The group has exposure worth $32m to four outdoor shopping malls, located across Ohio, Indiana and Texas.
Jennett said this accounted for 3.1% of Emira’s R15.1bn asset base. He expected the group’s US exposure to be 4% of its total assets by the end of the 2019 June financial year.
Emira co-invested with the Dallas-based Rainier Group in these shopping centres, which typically include large grocery anchors as well as smaller retailers and restaurants.
The joint venture’s pipeline includes assets in Ohio, Pennsylvania, Florida, Georgia and Texas.
Locally, Emira achieved an 85% tenant retention rate by revenue compared with 72% in the previous year.
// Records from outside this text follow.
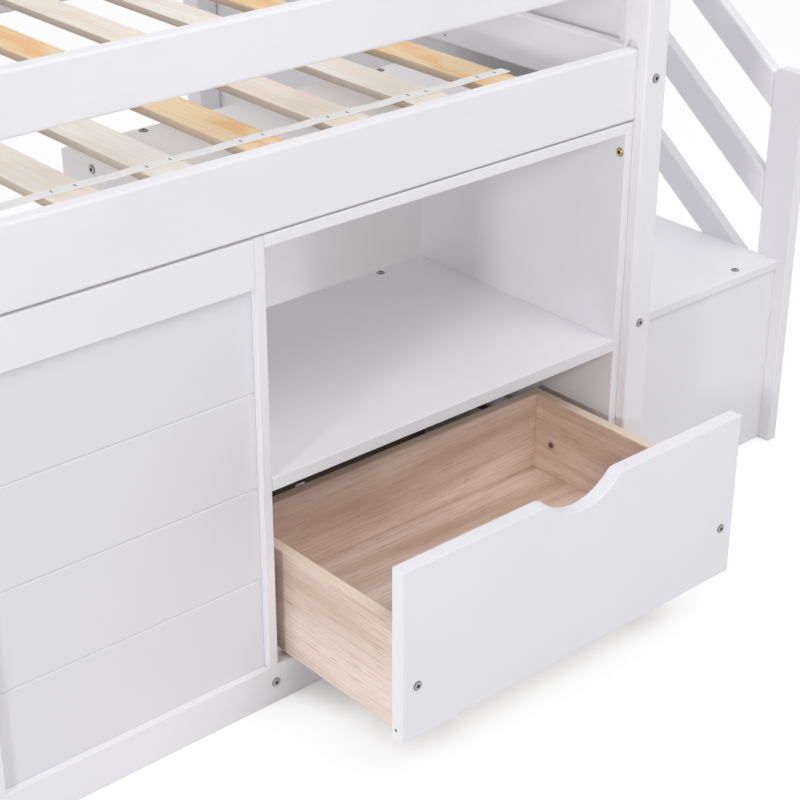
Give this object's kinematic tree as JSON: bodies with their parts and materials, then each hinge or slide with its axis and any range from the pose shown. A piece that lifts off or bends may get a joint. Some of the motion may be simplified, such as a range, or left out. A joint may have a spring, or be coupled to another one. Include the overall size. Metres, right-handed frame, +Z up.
{
  "type": "low loft bed with stairs",
  "caption": "Low loft bed with slatted deck, guard rails, stairs with a sloped hand rail at the foot end, and a shelf and sliding drawer unit with a grooved panel underneath",
  "frame": {"origin": "middle of the floor under the whole object, with the drawer pulled out as in the picture", "axes": "+X along the bed towards the stairs, +Y from the drawer side to the wall side, +Z up"},
  "size_m": [2.4354, 1.3432, 1.14],
  "materials": {
    "white_paint": "smooth white lacquer on pine and fibre board",
    "slat_wood_pale": "planed bare pine, pale",
    "slat_wood_warm": "planed bare pine, warm",
    "webbing": "woven webbing",
    "oak_laminate": "oak-look laminate on board",
    "zinc_steel": "zinc-plated sheet"
  },
  "bodies": {
    "bed": {"back_foot_post": "white_paint", "back_head_post": "white_paint", "back_lower_guard_rail": "white_paint", "back_newel": "white_paint", "back_side_rail": "white_paint", "back_strap": "webbing", "back_upper_guard_rail": "white_paint", "foot_rail": "white_paint", "front_foot_post": "white_paint", "front_head_post": "white_paint", "front_lower_guard_rail": "white_paint", "front_newel": "white_paint", "front_side_rail": "white_paint", "front_strap": "webbing", "front_upper_guard_rail": "white_paint", "head_lower_guard_rail": "white_paint", "head_rail": "white_paint", "head_upper_guard_rail": "white_paint", "landing_rail_1": "white_paint", "landing_rail_2": "white_paint", "left_runner_channel": "zinc_steel", "middle_newel": "white_paint", "plank_frame": "white_paint", "plank_panel": "white_paint", "right_runner_channel": "zinc_steel", "slat_01": "slat_wood_pale", "slat_02": "slat_wood_pale", "slat_03": "slat_wood_warm", "slat_04": "slat_wood_pale", "slat_05": "slat_wood_pale", "slat_06": "slat_wood_warm", "slat_07": "slat_wood_pale", "slat_08": "slat_wood_pale", "slat_09": "slat_wood_warm", "slat_10": "slat_wood_pale", "slat_11": "slat_wood_pale", "slat_12": "slat_wood_warm", "stair_first_tread": "white_paint", "stair_front_panel": "white_paint", "stair_inner_panel": "white_paint", "stair_landing": "white_paint", "stair_outer_panel": "white_paint", "stair_rail_1": "white_paint", "stair_rail_2": "white_paint", "stair_rail_3": "white_paint", "stair_second_riser": "white_paint", "stair_second_tread": "white_paint", "stair_third_riser": "white_paint", "unit_left_side": "white_paint", "unit_lower_back": "white_paint", "unit_right_side": "white_paint", "unit_shelf": "white_paint", "unit_top_panel": "white_paint"},
    "drawer": {"drawer_front": "white_paint", "drawer_left_side": "oak_laminate", "drawer_right_side": "oak_laminate", "drawer_back": "oak_laminate", "drawer_bottom": "oak_laminate", "left_drawer_slide": "zinc_steel", "right_drawer_slide": "zinc_steel"}
  },
  "joints": [
    {"name": "drawer_slide", "type": "slide", "parent": "bed", "child": "drawer", "axis": [0, -1, 0], "range_m": [-0.2488, 0]}
  ]
}
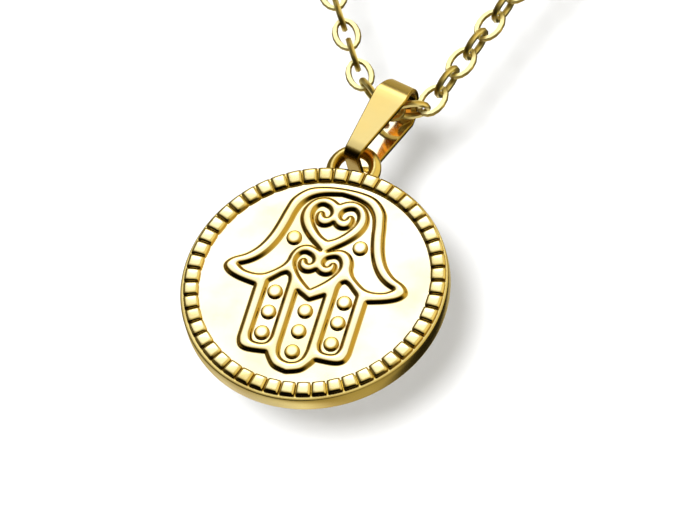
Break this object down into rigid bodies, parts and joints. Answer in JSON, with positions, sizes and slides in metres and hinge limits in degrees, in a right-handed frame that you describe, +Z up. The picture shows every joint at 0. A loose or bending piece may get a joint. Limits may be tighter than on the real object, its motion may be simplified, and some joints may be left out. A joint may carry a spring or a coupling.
{
  "type": "hamsa necklace",
  "caption": "Round medallion with a raised hamsa hand and a block rim, hung from a tapered bail on a flat-link cable chain with a clasp.",
  "frame": {"origin": "middle of the loop's highest point, on the chain's centre line at the nape", "axes": "+Z up, with the necklace hanging in the XZ plane; the medallion's relief faces -Y; +X to the viewer's right"},
  "size_m": [0.1166, 0.0046, 0.2175],
  "materials": {
    "gold": "polished",
    "pale_gold": "polished"
  },
  "bodies": {
    "chain": {"chain": "pale_gold", "clasp": "pale_gold", "jump_ring": "pale_gold"},
    "bail": {"bail": "gold"},
    "medallion": {"medallion": "gold"}
  },
  "joints": [
    {"name": "bail_swing", "type": "hinge", "parent": "chain", "child": "bail", "pos_m": [0.00189, 0, -0.1817], "axis": [0.9613, 0, -0.2756], "range_deg": [-35, 35]},
    {"name": "medallion_swing", "type": "hinge", "parent": "bail", "child": "medallion", "pos_m": [0, 0, -0.187], "axis": [1, 0, 0], "range_deg": [-20, 20]}
  ]
}
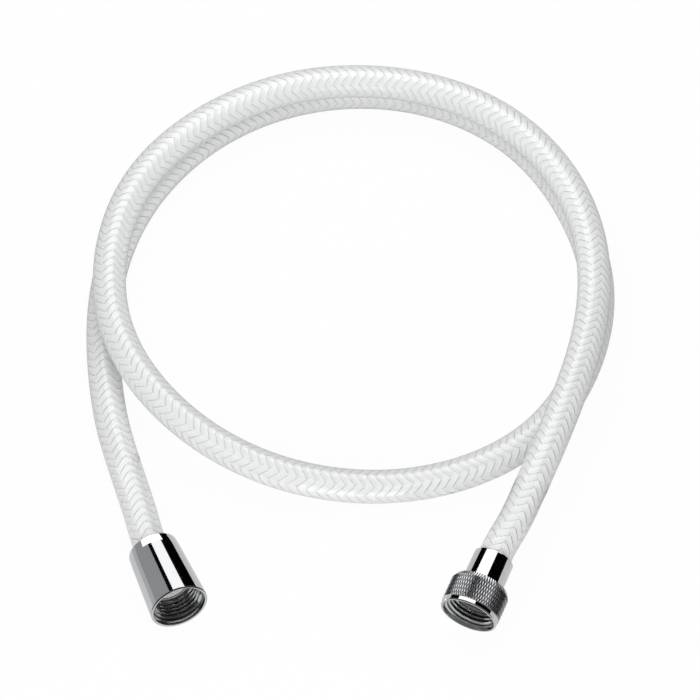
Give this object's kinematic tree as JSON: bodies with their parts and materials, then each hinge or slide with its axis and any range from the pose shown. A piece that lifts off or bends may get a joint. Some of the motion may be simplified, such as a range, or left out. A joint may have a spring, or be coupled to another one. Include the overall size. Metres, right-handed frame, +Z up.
{
  "type": "shower hose",
  "caption": "Braided plastic shower hose lying in an open coil, with a conical swivel nut at one end and a knurled swivel nut at the other",
  "frame": {"origin": "centre of the bounding box, at the height of the surface that the hose lies on", "axes": "+Z up from that surface, +X to the right and +Y away from the two nuts, as seen from the nuts' side"},
  "size_m": [0.2231, 0.2834, 0.0285],
  "materials": {
    "hose_wall": "clear glossy PVC over a white yarn braid",
    "chrome": "polished chrome on brass",
    "brass": "turned",
    "pale_seal": "matt pale grey",
    "dark_seal": "matt black"
  },
  "bodies": {
    "hose_and_fittings": {"hose": "hose_wall", "cone_end_nipple": "brass", "cone_end_sleeve": "brass", "cone_nut_washer": "pale_seal", "knurled_end_nipple": "brass", "knurled_end_ferrule": "chrome", "knurled_nut_washer": "dark_seal"},
    "cone_nut": {"cone_nut": "chrome"},
    "knurled_nut": {"knurled_nut": "chrome"}
  },
  "joints": [
    {"name": "cone_nut_swivel", "type": "hinge", "parent": "hose_and_fittings", "child": "cone_nut", "pos_m": [-0.06954, -0.1334, 0.01318], "axis": [0.3641, -0.9273, 0.0872], "continuous": true},
    {"name": "knurled_nut_swivel", "type": "hinge", "parent": "hose_and_fittings", "child": "knurled_nut", "pos_m": [0.04758, -0.137, 0.01212], "axis": [-0.3889, -0.9152, -0.1054], "continuous": true}
  ]
}
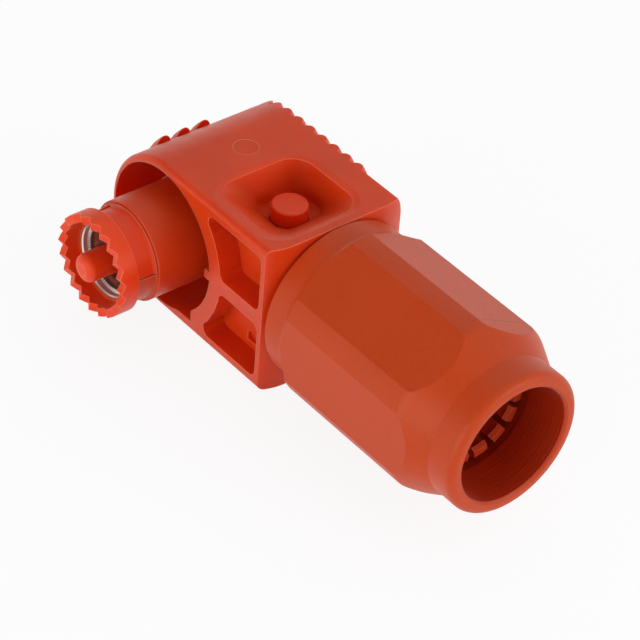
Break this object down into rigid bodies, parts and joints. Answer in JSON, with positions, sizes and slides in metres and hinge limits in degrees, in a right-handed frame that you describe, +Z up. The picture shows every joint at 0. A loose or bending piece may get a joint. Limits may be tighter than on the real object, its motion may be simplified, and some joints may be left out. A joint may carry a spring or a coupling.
{
  "type": "right angle power connector",
  "caption": "Right-angle plug for a heavy power cable: touch-proof socket with a toothed crown, button latch and a hexagonal cable gland nut.",
  "frame": {"origin": "on the axis of the mating socket, at the plane of the housing's front face", "axes": "-Y out of the socket towards the mating part, +X along the cable axis out of the gland nut, +Z up through the release button"},
  "size_m": [0.0925, 0.0472, 0.0336],
  "materials": {
    "orange_plastic": "moulded satin",
    "nut_plastic": "spark-eroded grain",
    "button_plastic": "moulded satin",
    "inner_plastic": "moulded satin",
    "plated_metal": "silver-plated, turned",
    "spring_steel": "drawn",
    "seal_rubber": "moulded"
  },
  "bodies": {
    "plug": {"housing": "orange_plastic", "crown_ring": "orange_plastic", "touch_guard_post": "orange_plastic", "contact_socket": "plated_metal", "contact_seal": "seal_rubber", "contact_basket": "plated_metal", "basket_front_ring": "plated_metal", "basket_rear_ring": "plated_metal", "contact_tongue": "plated_metal", "crimp_barrel": "plated_metal", "reducer_sleeve": "plated_metal", "barrel_bush": "inner_plastic", "button_spring": "spring_steel", "spigot_seal": "seal_rubber", "cable_seal": "seal_rubber", "thrust_washer": "inner_plastic"},
    "button": {"release_button": "button_plastic"},
    "latch": {"latch_plate": "spring_steel"},
    "gland_cage": {"clamp_cage": "inner_plastic"},
    "nut": {"gland_nut": "nut_plastic"}
  },
  "joints": [
    {"name": "button_press", "type": "slide", "parent": "plug", "child": "button", "axis": [0, 0, -1], "range_m": [0, 0.0013], "stiffness_N_per_m": 1500, "springref_m": -0.001, "deforming": ["button_spring"]},
    {"name": "latch_slide", "type": "slide", "parent": "plug", "child": "latch", "axis": [1, 0, 0], "range_m": [0, 0.00131]},
    {"name": "gland_slide", "type": "slide", "parent": "plug", "child": "gland_cage", "axis": [1, 0, 0], "range_m": [0, 0.0061]},
    {"name": "nut_turn", "type": "hinge", "parent": "gland_cage", "child": "nut", "pos_m": [0.05, 0.0146, 0], "axis": [1, 0, 0], "range_deg": [0, 1080]}
  ],
  "couplings": [
    {"joint": "latch_slide", "follows": "button_press", "ratio": 1},
    {"joint": "gland_slide", "follows": "nut_turn", "m_per_rad": 0.00031831}
  ]
}
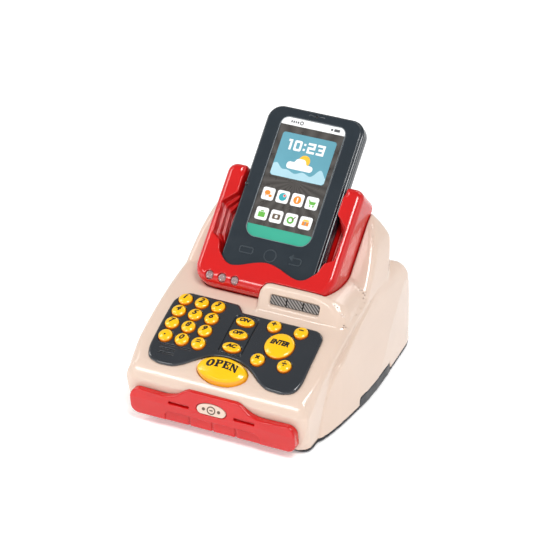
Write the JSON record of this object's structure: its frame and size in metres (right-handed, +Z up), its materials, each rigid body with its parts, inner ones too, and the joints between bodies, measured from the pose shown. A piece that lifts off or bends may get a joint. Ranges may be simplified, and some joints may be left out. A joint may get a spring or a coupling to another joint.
{
  "type": "toy cash register",
  "caption": "Toy cash register with a sprung keypad, an OPEN button that unlatches a sliding cash drawer, and a toy phone that lifts out of a cradle.",
  "frame": {"origin": "middle of the footprint, on the surface that the feet stand on", "axes": "+Z up, -Y towards the drawer front, +X to the user's right when they face the keypad"},
  "size_m": [0.1572, 0.193, 0.1771],
  "materials": {
    "cream_plastic": "moulded, glossy",
    "red_plastic": "moulded, glossy",
    "panel_plastic": "moulded, satin",
    "phone_plastic": "moulded, satin to glossy",
    "base_plastic": "moulded, fine texture",
    "yellow_plastic": "moulded, glossy, black pad-printed signs",
    "natural_plastic": "moulded, satin",
    "clear_lens": "clear lens over an unlit lamp",
    "smoked_window": "smoked, clear",
    "printed_label": "printed sheet, satin",
    "silicone": "matt",
    "circuit_board": "satin",
    "steel": "plated",
    "foot_rubber": "matt",
    "battery_wrap": "shrink wrap, glossy"
  },
  "bodies": {
    "root": {"upper_housing": "cream_plastic", "base_plate": "base_plastic", "cradle": "red_plastic", "lamp_lens_1": "clear_lens", "lamp_lens_2": "clear_lens", "lamp_lens_3": "clear_lens", "keypad_panel": "panel_plastic", "keypad_membrane": "silicone", "main_circuit_board": "circuit_board", "speaker": "steel", "display_window": "smoked_window", "display_label": "printed_label", "latch_bracket": "natural_plastic", "latch_pin": "steel", "drawer_spring": "steel", "battery_door": "base_plastic", "battery_door_screw": "steel", "battery_1": "battery_wrap", "battery_2": "battery_wrap", "battery_contact_1": "steel", "battery_contact_2": "steel", "housing_screw_1": "steel", "foot_1": "foot_rubber", "housing_screw_2": "steel", "foot_2": "foot_rubber", "housing_screw_3": "steel", "foot_3": "foot_rubber", "housing_screw_4": "steel", "foot_4": "foot_rubber"},
    "drawer": {"drawer_tray": "red_plastic", "drawer_fascia": "red_plastic", "drawer_badge": "cream_plastic"},
    "open_button": {"open_button": "yellow_plastic"},
    "latch": {"latch_lever": "natural_plastic"},
    "key_1": {"key_1": "yellow_plastic"},
    "key_2": {"key_2": "yellow_plastic"},
    "key_3": {"key_3": "yellow_plastic"},
    "key_4": {"key_4": "yellow_plastic"},
    "key_5": {"key_5": "yellow_plastic"},
    "key_6": {"key_6": "yellow_plastic"},
    "key_7": {"key_7": "yellow_plastic"},
    "key_8": {"key_8": "yellow_plastic"},
    "key_9": {"key_9": "yellow_plastic"},
    "key_point": {"key_point": "yellow_plastic"},
    "key_0": {"key_0": "yellow_plastic"},
    "key_equals": {"key_equals": "yellow_plastic"},
    "key_plus": {"key_plus": "yellow_plastic"},
    "key_minus": {"key_minus": "yellow_plastic"},
    "key_times": {"key_times": "yellow_plastic"},
    "key_divide": {"key_divide": "yellow_plastic"},
    "key_enter": {"key_enter": "yellow_plastic"},
    "key_on": {"key_on": "yellow_plastic"},
    "key_off": {"key_off": "yellow_plastic"},
    "key_clear": {"key_clear": "yellow_plastic"},
    "phone": {"phone_front_shell": "phone_plastic", "phone_back_shell": "phone_plastic", "phone_screen_label": "printed_label"},
    "phone_button": {"phone_side_button": "panel_plastic"}
  },
  "joints": [
    {"name": "drawer_slide", "type": "slide", "parent": "root", "child": "drawer", "axis": [0, -1, 0], "range_m": [0, 0.07]},
    {"name": "open_press", "type": "slide", "parent": "root", "child": "open_button", "axis": [0, 0.4785, -0.8781], "range_m": [0, 0.003], "stiffness_N_per_m": 300},
    {"name": "latch_turn", "type": "hinge", "parent": "root", "child": "latch", "pos_m": [0, -0.058, 0.033], "axis": [1, 0, 0], "range_deg": [0, 10.6]},
    {"name": "press_1", "type": "slide", "parent": "root", "child": "key_1", "axis": [0, 0.3159, -0.9488], "range_m": [0, 0.0012], "stiffness_N_per_m": 200},
    {"name": "press_2", "type": "slide", "parent": "root", "child": "key_2", "axis": [0, 0.3159, -0.9488], "range_m": [0, 0.0012], "stiffness_N_per_m": 200},
    {"name": "press_3", "type": "slide", "parent": "root", "child": "key_3", "axis": [0, 0.3159, -0.9488], "range_m": [0, 0.0012], "stiffness_N_per_m": 200},
    {"name": "press_4", "type": "slide", "parent": "root", "child": "key_4", "axis": [0, 0.3539, -0.9353], "range_m": [0, 0.0012], "stiffness_N_per_m": 200},
    {"name": "press_5", "type": "slide", "parent": "root", "child": "key_5", "axis": [0, 0.3539, -0.9353], "range_m": [0, 0.0012], "stiffness_N_per_m": 200},
    {"name": "press_6", "type": "slide", "parent": "root", "child": "key_6", "axis": [0, 0.3539, -0.9353], "range_m": [0, 0.0012], "stiffness_N_per_m": 200},
    {"name": "press_7", "type": "slide", "parent": "root", "child": "key_7", "axis": [0, 0.3914, -0.9202], "range_m": [0, 0.0012], "stiffness_N_per_m": 200},
    {"name": "press_8", "type": "slide", "parent": "root", "child": "key_8", "axis": [0, 0.3914, -0.9202], "range_m": [0, 0.0012], "stiffness_N_per_m": 200},
    {"name": "press_9", "type": "slide", "parent": "root", "child": "key_9", "axis": [0, 0.3914, -0.9202], "range_m": [0, 0.0012], "stiffness_N_per_m": 200},
    {"name": "press_point", "type": "slide", "parent": "root", "child": "key_point", "axis": [0, 0.4282, -0.9037], "range_m": [0, 0.0012], "stiffness_N_per_m": 200},
    {"name": "press_0", "type": "slide", "parent": "root", "child": "key_0", "axis": [0, 0.4282, -0.9037], "range_m": [0, 0.0012], "stiffness_N_per_m": 200},
    {"name": "press_equals", "type": "slide", "parent": "root", "child": "key_equals", "axis": [0, 0.4282, -0.9037], "range_m": [0, 0.0012], "stiffness_N_per_m": 200},
    {"name": "press_plus", "type": "slide", "parent": "root", "child": "key_plus", "axis": [0, 0.3328, -0.943], "range_m": [0, 0.0012], "stiffness_N_per_m": 200},
    {"name": "press_minus", "type": "slide", "parent": "root", "child": "key_minus", "axis": [0, 0.3328, -0.943], "range_m": [0, 0.0012], "stiffness_N_per_m": 200},
    {"name": "press_times", "type": "slide", "parent": "root", "child": "key_times", "axis": [0, 0.4318, -0.902], "range_m": [0, 0.0012], "stiffness_N_per_m": 200},
    {"name": "press_divide", "type": "slide", "parent": "root", "child": "key_divide", "axis": [0, 0.4318, -0.902], "range_m": [0, 0.0012], "stiffness_N_per_m": 200},
    {"name": "press_enter", "type": "slide", "parent": "root", "child": "key_enter", "axis": [0, 0.3828, -0.9238], "range_m": [0, 0.0012], "stiffness_N_per_m": 200},
    {"name": "press_on", "type": "slide", "parent": "root", "child": "key_on", "axis": [0, 0.3402, -0.9403], "range_m": [0, 0.0012], "stiffness_N_per_m": 200},
    {"name": "press_off", "type": "slide", "parent": "root", "child": "key_off", "axis": [0, 0.3792, -0.9253], "range_m": [0, 0.0012], "stiffness_N_per_m": 200},
    {"name": "press_clear", "type": "slide", "parent": "root", "child": "key_clear", "axis": [0, 0.4175, -0.9087], "range_m": [0, 0.0012], "stiffness_N_per_m": 200},
    {"name": "phone_lift", "type": "slide", "parent": "root", "child": "phone", "axis": [0, 0.7132, 0.7009], "range_m": [0, 0.07]},
    {"name": "phone_button_press", "type": "slide", "parent": "phone", "child": "phone_button", "axis": [0, 0.7009, -0.7132], "range_m": [0, 0.0008], "stiffness_N_per_m": 200}
  ],
  "couplings": [
    {"joint": "latch_turn", "follows": "open_press", "rad_per_m": 60}
  ]
}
It delivered net income growth of 7.5% because of a new letting.
Garreth Elston, a portfolio manager at Reitway Global, said Emira had "steadily delivered on its promises to the market" since Jennett took over as CEO in September 2015.
"The company took the correct step over two years ago in highlighting the issues affecting the company’s income growth, setting the stage for open and pragmatic market communication," said Elston.
"In our view, this was in contrast to several of the other SA real estate investment trusts, who kept indicating that everything was normal until forced to acknowledge the economic realities of the SA market."
Stanlib property analyst Ahmed Motara said even though Emira’s SA portfolio was better positioned than a year ago, rental reversions were negative and 90% of Emira’s exposure was still to SA.
This meant that "while distribution growth may improve in future years, the magnitude of that improvement remains uncertain in a difficult SA economic outlook", Motara said.